Memmi is remembered for distinctive stamped tin halos with ray patterns in gold leaf. This interest in design carries over to Memmi's observation of fabric patterns and their placement. He is also known as an effective miniaturist, using sgraffito to delicately render garments as depicted in the Griggs Madonna and Child (1350) at The Metropolitan Museum of Art in New York, and the Assumption of the Virgin (1340) at the Alte Pinakothek in Munich.[2] Memmi's interest in detail is evident in his innovative compositional devices using simple geometric shapes such as the circular arrangement of the angels in the Assumption of the Virgin.[2]
The term “Lippesque', coined by Joseph Polzer, describes the overall effect of Memmi's visual devices found in several Madonna and Christ images. “The seated Christ Child in the central image, and especially his head which is axially and frontally ordered ... heads close to spheroid in shape and share a dominating large forehead crowned by an identical centrally located whirl of hair”. These Lippesque elements are on display in the Sienese panel S. Maria dei Servi, which Polzer uses to demonstrate Memmi's authorship of the Madonna and Child and the Coronation of the Virgin at the Gemäldegalerie, Berlin, rather than Simone Martini.[3]

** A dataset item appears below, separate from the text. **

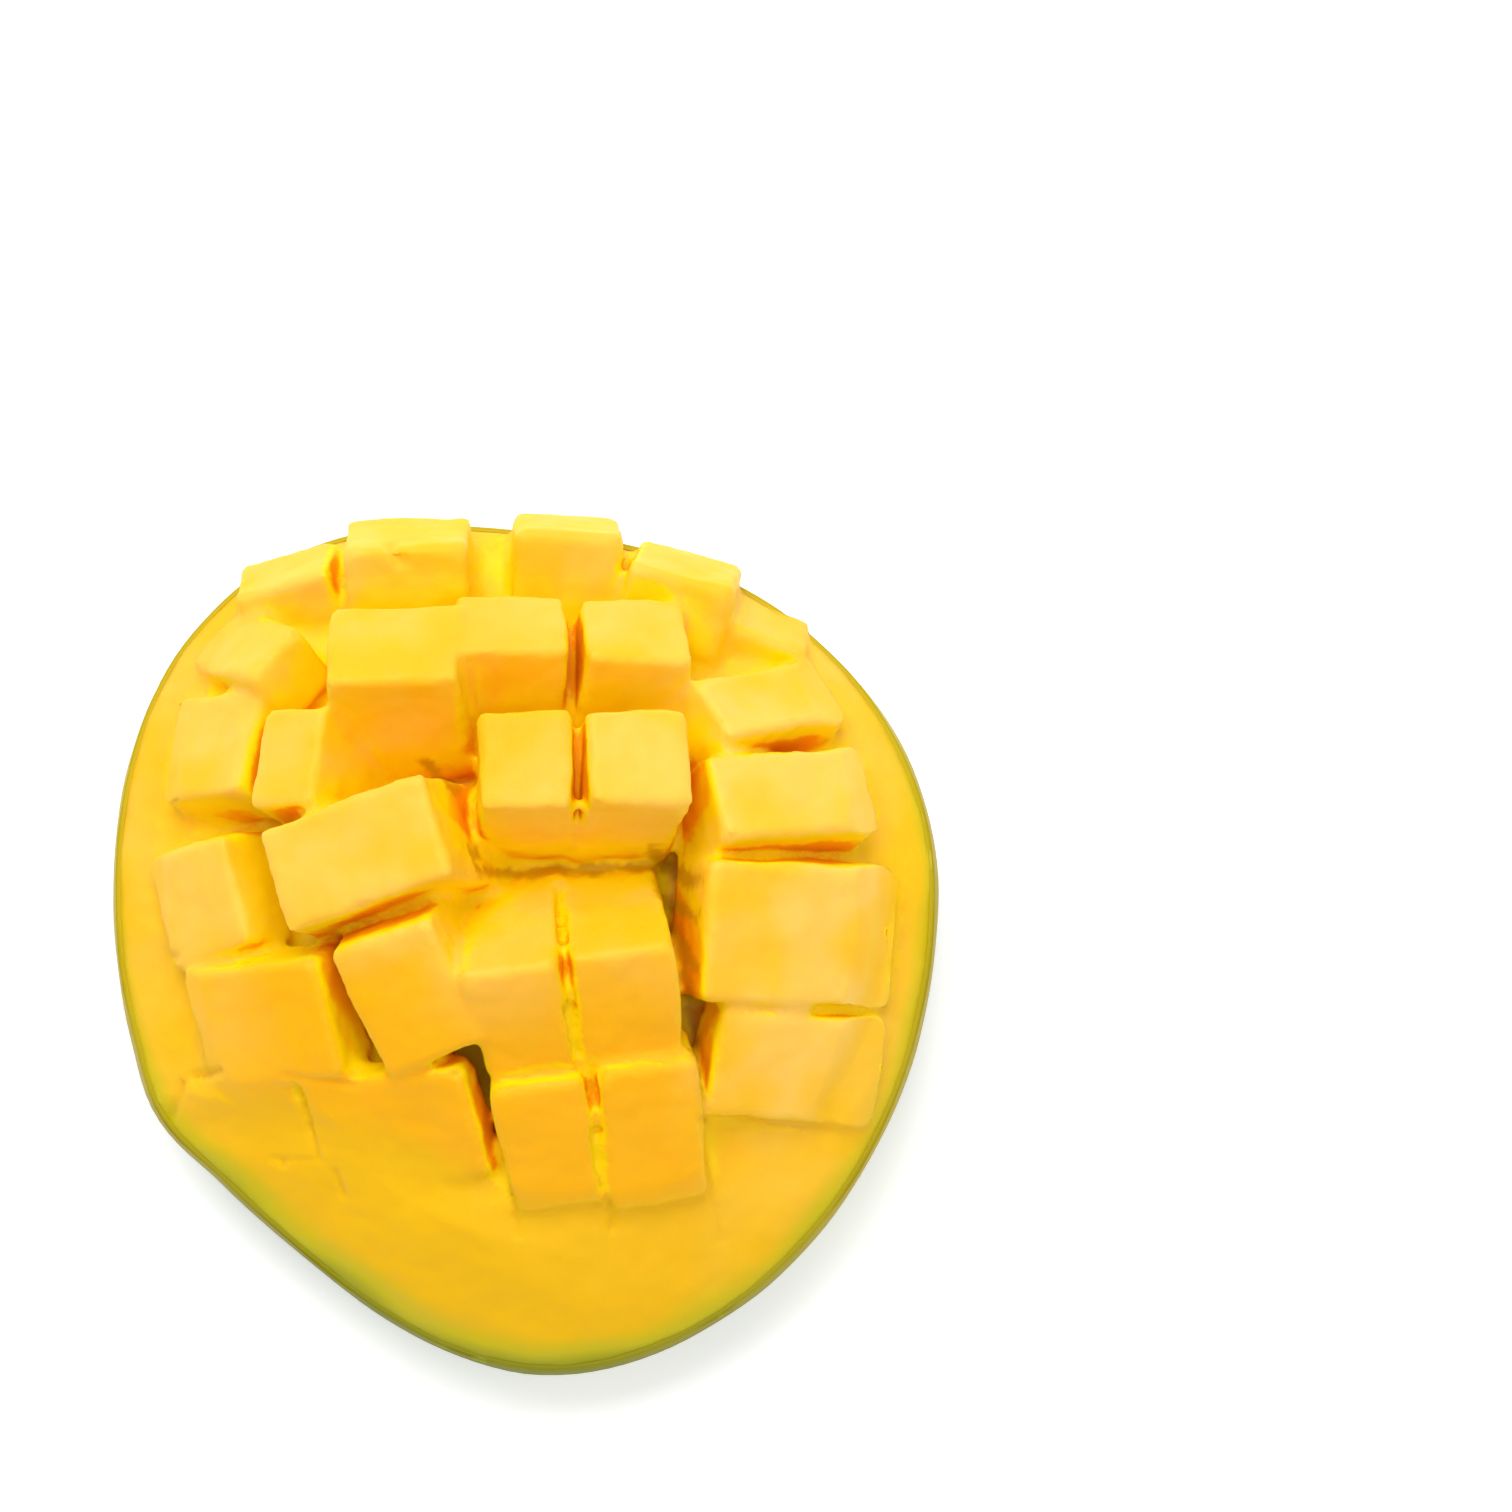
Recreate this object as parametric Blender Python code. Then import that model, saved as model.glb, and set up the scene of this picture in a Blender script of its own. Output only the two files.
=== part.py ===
"""Cubed mango half: the cheek of a mango, scored into cubes down to its peel and pushed up from behind.

Pushing the peel up turns the cheek into a low dome. The cubes stand on it and fan apart, the
widest gap runs across the middle, and the uncut flesh at the edge slopes down to the rim of peel.
One solid, in metres, +Z up: it lies on the turned-under edge of its peel with the cubes up.
X runs across the fruit and Y along it, from the narrow end (-Y) to the broad end (+Y).
"""

import math
from dataclasses import dataclass

import bmesh
import bpy
from mathutils import Euler, Matrix, Vector

MM = 0.001

# Driving sizes of the whole half, in millimetres
HALF_WIDTH = 48.6
BROAD_END = 43.0
NARROW_END = 57.0
CUBE_TOP = 40.0
GAP_FLOOR = 20.0
RIM_AT_END = 9.0
RIM_AT_SIDE = 13.0
PEEL_WALL = 3.0

# The outline is a round egg with one full shoulder and one flat flank
APEX_Y = 2.0
SHOULDER_BULGE = 4.9
SHOULDER_AT = 131.0
SHOULDER_REACH = 50.0
FLANK_FLAT = 4.2
FLANK_AT = 240.0
FLANK_REACH = 40.0
LIP_STEP = 1.0
LIP_AT = 212.0
LIP_REACH = 12.0

# How fast the cube tops and the uncut flesh fall towards the rim
TOP_FALL = 2.05
TOP_FALL_CHANGE = 0.55
FLESH_FALL = 3.2
FLESH_EDGE = 0.975
UNCUT_SWELL = 4.8
UNCUT_AT = 252.0
UNCUT_REACH = 85.0
UNCUT_SHARE = 0.66
UNCUT_SPREAD = 0.34

# The peel swells a little below the rim, least under the broad end, and turns under to a flat ring
PEEL_SWELL = 0.035
PEEL_SWELL_START = 0.25
PEEL_TUCKED = 0.9
TUCKED_AT = 92.0
TUCKED_REACH = 85.0
PEEL_TURN = 0.7
PEEL_DROP = 1.15
RING_OUTER = 0.86

# The hollow left where the peel was pushed up
HOLLOW_RIM = 0.78
HOLLOW_FALL = 2.6
HOLLOW_BELOW = 2.0

# Facets
SEGMENTS = 72
RINGS = 32
FLESH_RINGS = 15
PEEL_RINGS = 23
HOLLOW_RINGS = 20
ROOF_RINGS = 10
SMOOTH_UNDER = 35.0

# Cubes: rounded corners, how far they sink into the uncut flesh, and their least depth
CORNER_ROUND = 0.7
CORNER_STEPS = 2
CUBE_SINK = 1.6
CUBE_LEAST = 3.0
UPRIGHT_LEAST = 0.6
SLOPE_STEP = 0.5


@dataclass(frozen=True)
class Cube:
    """One cube: the middle and sides of its top face, how it is turned, and how it leans off the dome."""

    x: float
    y: float
    wide: float
    long: float
    turn: float = 0.0
    lean_back: float = 0.0
    lean_side: float = 0.0
    lift: float = 0.0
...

A considerable amount of ongoing research on unsigned panels and altarpieces of early to mid-Trecento Sienese art has revealed the plausible influence of Memmi on various artists in the generation following the outbreak of the Black Death in 1348. Thus, a more complete understanding of his style and artistic achievements continues to emerge. His status as an artist of personal expression, rather than simply a craftsman and “Fratello in Arte” of his brother-in-law Simone Martini is gaining acceptance.[4]
Research in the 1920s began to separate the works of Lippo Memmi from those of Guido da Siena. It was also accepted that an artist bearing the name Barna was a fellow student under Simone Martini and an artistic collaborator with Memmi. In attributing the panel of St. Agnes to Memmi, Heaton states that it is “...a panel endowed with unity of design and characteristics rarely found in the works of an artist not possessing a more independent, creative personality than is usually predicated of Lippo Memmi”.[1]

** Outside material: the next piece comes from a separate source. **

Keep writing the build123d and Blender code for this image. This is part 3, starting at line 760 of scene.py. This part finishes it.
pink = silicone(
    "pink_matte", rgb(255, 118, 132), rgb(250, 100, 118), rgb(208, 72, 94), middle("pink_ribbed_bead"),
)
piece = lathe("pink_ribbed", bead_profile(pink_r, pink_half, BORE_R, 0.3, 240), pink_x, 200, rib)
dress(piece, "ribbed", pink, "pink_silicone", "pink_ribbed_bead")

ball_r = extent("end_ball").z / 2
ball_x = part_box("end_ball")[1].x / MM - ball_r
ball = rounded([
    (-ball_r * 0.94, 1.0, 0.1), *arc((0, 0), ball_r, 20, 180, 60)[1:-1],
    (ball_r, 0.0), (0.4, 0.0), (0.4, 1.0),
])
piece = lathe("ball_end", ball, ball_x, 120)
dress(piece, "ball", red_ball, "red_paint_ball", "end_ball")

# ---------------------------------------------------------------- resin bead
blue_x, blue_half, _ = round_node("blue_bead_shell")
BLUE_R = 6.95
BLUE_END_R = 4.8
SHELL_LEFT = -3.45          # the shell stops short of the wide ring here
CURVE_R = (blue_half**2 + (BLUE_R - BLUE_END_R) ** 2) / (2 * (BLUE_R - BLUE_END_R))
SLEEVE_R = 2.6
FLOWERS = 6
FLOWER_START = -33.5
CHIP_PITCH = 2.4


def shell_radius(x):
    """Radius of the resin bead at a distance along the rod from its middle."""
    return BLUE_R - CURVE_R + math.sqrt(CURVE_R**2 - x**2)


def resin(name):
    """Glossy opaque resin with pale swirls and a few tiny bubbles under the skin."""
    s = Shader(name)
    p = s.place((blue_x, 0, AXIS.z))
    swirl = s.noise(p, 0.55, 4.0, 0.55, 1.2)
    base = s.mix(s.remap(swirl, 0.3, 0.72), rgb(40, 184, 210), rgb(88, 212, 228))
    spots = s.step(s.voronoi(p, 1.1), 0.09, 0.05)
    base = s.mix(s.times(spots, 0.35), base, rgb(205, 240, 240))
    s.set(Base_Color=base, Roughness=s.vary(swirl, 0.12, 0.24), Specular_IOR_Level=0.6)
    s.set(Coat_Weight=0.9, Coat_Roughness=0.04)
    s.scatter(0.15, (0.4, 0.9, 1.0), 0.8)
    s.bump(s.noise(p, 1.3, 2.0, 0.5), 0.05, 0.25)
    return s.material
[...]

The New Testament cycle of frescos in the Collegiate Church of San Gimignano, thought to date from the 1340s, are now generally attributed to Lippo Memmi. Traditionally they were attributed to Barna of Siena, but it is thought now that this artist never existed, even though the attribution dates from the writing of the Renaissance art biographer Giorgio Vasari. Vasari took the name from an earlier work by Ghiberti, but it is thought that "Barna" might have been wrongly transcribed from "Bartolo", and referred to Bartolo di Fredi who painted the Old Testament cycle in the opposite aisle of the church. This suggests that other works attributed to Barna could be works of Memmi and thus his stylistic adherence to Simone Martini is less binding.[5]

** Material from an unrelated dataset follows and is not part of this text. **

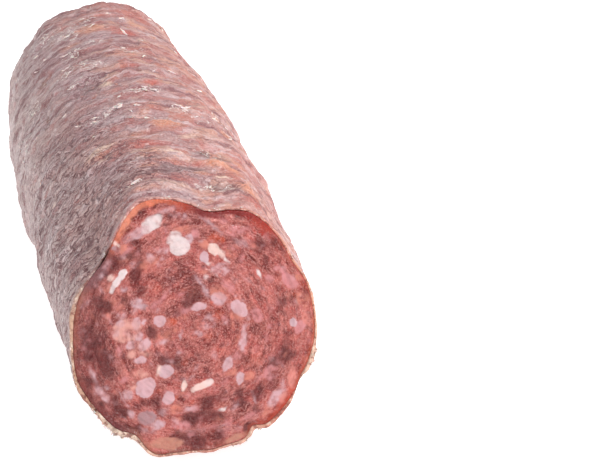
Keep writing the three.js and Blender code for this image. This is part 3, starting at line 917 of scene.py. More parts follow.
# Across from the middle, up the face, long side, short side, tilt, tint, how opaque
ISLANDS = [
    # Top left
    (-1.9, 20.6, 5.2, 4.6, 40, "white", 0.95), (-3.0, 23.0, 4.4, 3.0, 25, "white", 0.8),
    (-14.6, 21.6, 3.6, 2.6, 45, "rose", 0.6), (-1.0, 24.6, 4.5, 1.8, -10, "peach", 0.7),
    (-6.0, 20.2, 3.4, 2.2, 20, "shell", 0.7), (-8.2, 26.9, 6.6, 3.2, 30, "white", 0.85),
    (-11.2, 25.4, 6.6, 2.4, 22, "shell", 0.8), (-13.8, 24.5, 4.0, 1.6, 30, "shell", 0.55),
    (-4.3, 29.6, 5.0, 1.4, 10, "shell", 0.55), (-1.5, 27.8, 4.5, 1.8, -20, "shell", 0.55),
    (-17.3, 23.5, 3.6, 1.1, -36, "cream", 0.95), (-15.3, 22.1, 2.6, 1.8, 70, "peach", 0.95),
    (-17.4, 22.0, 2.4, 1.6, -20, "grey", 0.7), (-17.7, 14.0, 6.2, 1.9, 47, "white", 1.0),
    (-16.1, 15.7, 2.8, 2.0, 60, "white", 1.0), (-18.9, 15.3, 2.2, 1.6, 20, "cream", 0.8),
    (-19.6, 13.3, 3.2, 1.8, 30, "peach", 0.6), (-22.0, 13.3, 2.6, 1.2, -50, "shell", 0.5),
    (-16.2, 12.2, 2.4, 1.8, 60, "lavender", 0.6), (-9.2, 18.8, 2.8, 2.4, 0, "shell", 0.65),
    (-9.6, 17.6, 5.2, 3.8, 20, "peach", 0.55), (-6.9, 17.4, 3.2, 2.0, 60, "shell", 0.55),
    (-7.1, 19.9, 2.8, 0.7, -50, "shell", 0.75), (-6.2, 20.8, 4.0, 2.0, 30, "rose", 0.5),
    (-5.4, 24.0, 4.0, 1.6, 70, "rose", 0.45), (-13.2, 17.8, 2.8, 2.4, 20, "lavender", 0.35),
    (-26.4, 10.2, 3.0, 1.1, 85, "lavender", 0.5), (-5.2, 10.8, 2.0, 0.8, 50, "shell", 0.4),
    # Middle left
    (-18.6, 9.6, 1.8, 1.6, 60, "peach", 0.55), (-13.0, 8.4, 4.4, 2.8, -20, "lavender", 0.65),
    (-11.3, 7.6, 2.6, 2.0, 10, "grey", 0.6), (-7.4, 8.9, 4.2, 1.5, 45, "rose", 0.65),
    (-17.4, 6.3, 2.6, 2.0, 0, "shell", 0.6), (-21.0, 5.6, 3.0, 1.1, -55, "shell", 0.5),
    (-8.3, 3.4, 3.2, 3.0, 90, "shell", 0.95), (-12.0, 3.9, 1.8, 1.5, 60, "shell", 0.75),
    (-16.4, 2.4, 7.6, 6.0, 10, "apricot", 0.7), (-17.8, 4.3, 2.8, 2.2, 20, "shell", 0.75),
    (-19.1, 2.3, 2.4, 1.8, 60, "shell", 0.7), (-16.0, 1.6, 3.4, 2.2, -30, "shell", 0.65),
    (-14.0, 3.6, 3.6, 2.6, 80, "shell", 0.85), (-13.6, 0.6, 3.0, 2.2, 60, "shell", 0.75),
    (-15.6, -1.4, 3.2, 2.6, 0, "shell", 0.7), (-13.6, -2.6, 6.0, 3.0, -40, "apricot", 0.6),
    (-12.6, -1.8, 3.8, 3.0, 65, "shell", 0.85), (-18.4, -2.0, 2.8, 2.0, 60, "rose", 0.6),
    (-15.8, -3.7, 2.6, 1.8, 10, "apricot", 0.65), (-14.0, -5.3, 3.0, 1.9, -10, "shell", 0.9),
    (-7.6, -0.6, 4.6, 3.4, 10, "peach", 0.45), (-8.0, -1.8, 3.0, 1.8, 5, "shell", 0.7),
    (-3.6, -0.7, 2.2, 1.0, 70, "lavender", 0.8), (-5.2, 0.3, 3.0, 1.4, 20, "peach", 0.55),
    (-4.6, -5.2, 2.2, 1.5, 60, "lavender", 0.6), (-20.5, -4.0, 3.0, 0.8, -50, "shell", 0.45),
    # Bottom left
    (-2.0, -19.4, 3.6, 2.4, 10, "rose", 0.6), (-8.0, -9.1, 4.0, 3.4, 0, "lavender", 0.95),
    (-9.7, -8.5, 2.6, 1.6, 70, "cream", 0.7), (-13.4, -12.4, 4.8, 4.4, 70, "shell", 1.0),
    (-12.4, -11.4, 3.8, 3.4, 0, "shell", 0.95), (-14.2, -8.9, 4.0, 2.2, -20, "apricot", 0.65),
    (-16.2, -11.5, 3.6, 2.6, 40, "apricot", 0.6), (-17.4, -13.6, 2.8, 2.5, 20, "shell", 0.75),
    (-18.3, -9.8, 2.6, 2.0, 0, "rose", 0.6), (-22.7, -11.2, 2.0, 1.8, 0, "lavender", 0.6),
    (-25.0, -8.3, 5.6, 1.2, -76, "lavender", 0.75), (-23.8, -12.0, 5.6, 1.8, -60, "shell", 0.8),
    (-18.6, -14.6, 4.8, 0.6, -58, "shell", 0.7), (-17.2, -18.4, 2.6, 1.4, -65, "shell", 0.85),
    (-13.6, -19.8, 4.8, 3.6, 5, "grey", 0.9), (-11.2, -22.0, 3.8, 2.6, 10, "lavender", 0.8),
    (-14.0, -22.8, 5.0, 1.6, -20, "grey", 0.55), (-8.0, -15.8, 3.8, 3.2, 70, "shell", 0.95),
    (-6.2, -18.9, 3.4, 2.4, 0, "peach", 0.7), (-6.4, -21.8, 2.2, 1.6, -30, "shell", 0.7),
    (-5.6, -23.0, 6.0, 3.0, -25, "rose", 0.6), (-18.5, -19.4, 6.0, 1.2, -45, "grey", 0.4),
    (-9.6, -26.9, 9.4, 2.8, -11, "tan", 0.9), (-12.2, -26.0, 4.6, 1.4, -5, "peach", 0.75),
    (-3.4, -24.6, 6.5, 1.8, -10, "grey", 0.55), (-3.8, -13.4, 2.6, 2.0, 60, "cream", 0.85),
    (-2.6, -19.3, 3.2, 1.7, 0, "shell", 0.75), (-0.6, -9.6, 2.4, 0.7, 60, "shell", 0.5),
    (-1.9, -12.0, 2.4, 0.8, 50, "lavender", 0.6),
    # Top right
    (0.4, 22.4, 2.2, 2.6, 0, "lavender", 0.8), (4.3, 20.3, 2.8, 2.2, -30, "peach", 0.9),
    (1.9, 23.6, 2.6, 2.4, 60, "rose", 0.7), (6.1, 19.0, 3.6, 2.7, -65, "cream", 1.0),
    (7.8, 17.6, 3.2, 1.6, -52, "cream", 0.85), (8.8, 16.2, 2.8, 0.9, -55, "white", 0.8),
    (3.6, 17.4, 3.2, 2.4, -65, "lavender", 1.0), (4.4, 15.8, 2.0, 1.0, -30, "white", 0.75),
    (3.5, 21.1, 1.2, 0.9, 0, "shell", 0.8), (7.4, 13.8, 5.0, 3.0, 0, "shell", 0.7),
    (5.9, 12.9, 2.8, 0.6, -35, "white", 0.65), (3.8, 12.4, 1.4, 1.0, 60, "white", 0.6),
    (3.4, 13.6, 2.0, 1.2, 0, "peach", 0.6), (2.8, 10.4, 6.4, 1.5, -60, "lavender", 0.6),
    (5.8, 25.0, 6.4, 0.9, -42, "lavender", 0.7), (12.4, 22.6, 6.2, 3.0, 0, "rose", 0.6),
    (13.4, 19.4, 5.4, 2.8, -30, "lavender", 0.35), (9.0, 25.2, 3.0, 1.4, 0, "rose", 0.5),
    (16.7, 11.3, 2.8, 0.9, -65, "white", 0.95), (14.2, 10.0, 5.6, 0.5, -48, "shell", 0.65),
    (19.1, 10.0, 2.4, 1.8, -60, "rose", 0.65), (21.3, 12.5, 2.0, 1.7, 0, "rose", 0.8),
    (22.8, 11.8, 2.2, 1.8, 0, "rose", 0.85), (10.6, 14.0, 2.8, 0.8, -80, "shell", 0.4),
    (13.0, 16.2, 2.4, 1.4, 60, "rose", 0.5),
    # Middle right
    (9.8, -8.0, 2.6, 2.2, 0, "rose", 0.5), (27.4, 3.4, 4.0, 4.8, 10, "peach", 0.6),
    (27.8, -1.4, 2.6, 4.0, 10, "salmon", 0.6), (11.6, -3.9, 7.2, 2.3, 82, "shell", 0.8),
    (4.0, -6.6, 2.0, 1.4, 80, "shell", 0.6), (0.9, -0.8, 2.8, 1.5, 0, "shell", 0.65),
    (17.0, -5.0, 3.6, 0.9, 85, "rose", 0.45), (6.5, 6.9, 4.0, 3.4, 0, "shell", 0.8),
    (6.8, 8.4, 5.0, 3.4, -40, "peach", 0.6), (8.9, 9.7, 4.8, 2.6, -60, "rose", 0.6),
    (11.2, 3.6, 5.4, 3.5, -50, "shell", 1.0), (15.4, 1.6, 3.0, 3.4, 20, "rose", 0.75),
    (10.2, 1.8, 4.0, 2.0, -30, "peach", 0.7), (1.1, 5.6, 4.2, 2.2, 12, "shell", 0.95),
    (3.4, 1.8, 4.4, 3.0, 30, "shell", 0.5), (2.6, 2.4, 2.0, 0.9, 40, "shell", 0.6),
    (18.0, 7.8, 3.0, 0.5, -35, "shell", 0.5), (24.1, 9.0, 5.2, 2.6, -57, "rose", 0.9),
    (26.2, 9.4, 1.8, 1.5, 0, "peach", 0.9), (18.0, 1.8, 4.2, 1.3, 85, "rose", 0.5),
    (24.3, -1.8, 2.8, 2.2, -60, "lavender", 1.0), (26.0, -3.2, 3.8, 2.8, 60, "rose", 0.85),
    (26.8, 1.8, 1.8, 1.2, 60, "rose", 0.6),
    # Bottom right
    (4.4, -26.0, 3.4, 2.4, 20, "rose", 0.55), (17.6, -13.6, 4.6, 4.0, 30, "rose", 0.6),
    (0.6, -14.2, 6.2, 1.9, 14, "cream", 1.0), (2.2, -13.7, 2.8, 1.7, 14, "white", 0.9),
    (7.2, -9.2, 4.4, 2.2, 58, "shell", 0.95), (9.7, -13.4, 3.3, 2.4, 85, "lavender", 0.95),
    (12.0, -13.2, 2.8, 2.3, 0, "peach", 0.8), (6.2, -13.6, 2.6, 1.4, 20, "rose", 0.6),
    (8.0, -11.8, 3.0, 2.0, 30, "peach", 0.75), (13.0, -18.7, 2.6, 0.8, -75, "lavender", 0.7),
    (5.2, -20.3, 2.3, 1.1, 25, "white", 0.85), (8.0, -20.2, 3.0, 1.6, 40, "lavender", 0.45),
    (18.4, -20.2, 6.0, 2.6, 42, "shell", 0.7), (20.1, -17.2, 3.6, 1.1, 75, "shell", 0.65),
    (20.0, -20.4, 3.6, 2.0, 60, "salmon", 0.8), (22.9, -15.4, 5.6, 2.4, 84, "salmon", 0.85),
    (15.8, -22.6, 5.0, 1.8, 35, "peach", 0.6), (11.2, -23.2, 4.4, 1.8, 25, "rose", 0.55),
    (5.8, -24.4, 3.8, 2.2, 60, "rose", 0.6), (7.6, -28.1, 6.4, 1.7, 10, "tan", 0.85),
    (1.0, -25.0, 5.0, 1.2, 0, "rose", 0.5), (20.8, -11.9, 1.7, 0.5, -60, "shell", 0.7),
    (23.6, -11.6, 1.6, 0.5, -40, "shell", 0.6), (14.5, -14.4, 2.0, 1.2, 60, "rose", 0.5),
]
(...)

The Memmi workshop began with Lippo's father, Memmo di Filippucci. Its early works, such as the 1317 San Gimignano Maestà in the Palazzo Comunale, are a collaboration of the two.[6] In the 1330s the shop produced the Orvieto Polyptych panels.[7] Lippo's brother Federigo Memmi belonged to the shop before 1343, during the time the New Testament cycle and other works attributed to "Barna of Siena" were produced.[8]
Simone Martini was the brother-in-law of Lippo. After Lippo returned to Siena from Avignon there is little evidence of interaction with Simone Martini. The influence of Memmi's Assumption on Naddo Ceccarelli in his Rebel Angels (another term for fallen angels) suggests a more direct stylistic connection between the ideas emerging from Lippo's shop and the younger generation of Sienese artists apprenticing under him.[9]
The 1333 Annunciation at the Uffizi in Florence is signed by both Lippo and Simone. Memmi's definite contribution to the panel are the halos for, and columnar renderings of St. Margaret and St. Ansanus that bookend the panel. The scribe work in the Arch Angel Michael's halo and arguably the gold leaf background were also Memmi contributions.[10]
Memmi and Martini most likely settled into a familiar style in gilding patterns with the Monaldeschi altarpiece in Orvieto from about 1320 consisting of a “composite punch design of a quatrefoil set about a central rosette”.[11] His most identifiable device is found in the alternating long and short lines depicting light emanating from the halos of saints and angels, most famously recognized in the Annunciation, yet we see this in works throughout his career such as the Virgin and Child in New York, the Virgin of Humility in Berlin, and his small Maesta in the San Domenico cloister in Siena.[10]
Memmi's Maestà at San Gimignano is striking in the various methods of pastiglia and gilding work used. Golden tin on the throne cusps, laminated tin with gold foil for the halos which are carefully rendered with intricate punchwork, his application of these materials described as “a neat perfection rarely encountered elsewhere”.[12] Examination of the motifs and degree of complexity in the punchwork has allowed historians to recognize the hand of Lippo Memmi and gives a clearer idea of his place in collaborations with Simone Martini. Stamp designs, gilding and the execution of rayed halos are similar, yet show that Lippo Memmi's mature gild and scribe work patterns in the 1317 San Gimignano Maestà are rooted in the simpler patterns and less developed line he applied to Martini's Maestà of 1315 at the Palazzo Pubblico in Siena.[12]